Heat Capacity and Calorimetry Question 4

A 10. g cube of copper at a temperature $T_1$ is placed in an insulated cup containing 10. g of water at a temperature $T_2$ . If $T_1 \gt T_2$ , which of the following is true of the system when it has attained thermal equilibrium? (The specific heat of copper is $\pu{0.385 J/(g}\cdot^\circ$ C) and the specific heat of water is $\pu{4.18 J/(g}\cdot^\circ$ C).)

The temperature of the copper changed more than the temperature of the water.

The temperature of the water changed more than the temperature of the copper.

The temperature of the water and the copper changed by the same amount.

The relative temperature changes of the copper and the water cannot be determined without knowing

T_1

and

T_2

Approach

The question mentions that the initial temperature of copper is greater ( $T_1 \gt T_2$ ).

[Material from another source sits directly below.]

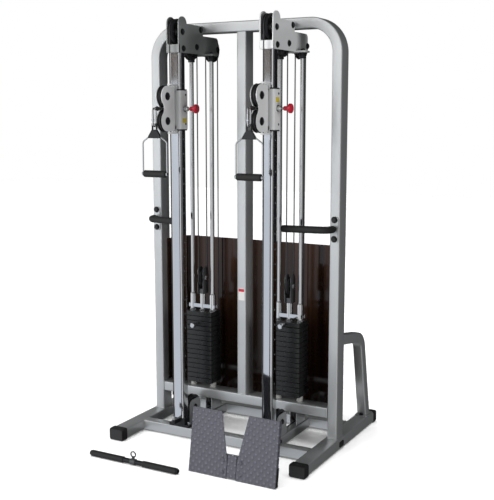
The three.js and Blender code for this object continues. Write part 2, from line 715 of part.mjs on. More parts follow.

This implies that the copper will transfer heat to the water. Since copper has a lower specific heat, less energy is required to change the temperature of copper. Because both the copper and water have equal masses, the temperature of copper must have decreased much more than the increase in temperature of the water.

q_{\text{lost by copper}} = -q_{\text{gained by water}}

mc\Delta T = mc\Delta T

(10)(0.385)(T_1-T_f) = -(10)(4.18)(T_f-T_2)

(0.385)(\Delta T_{\text{copper}}) = (4.18)(\Delta T_{\text{water}})

\Delta T_{\text{copper}} \gg \Delta T_{\text{water}}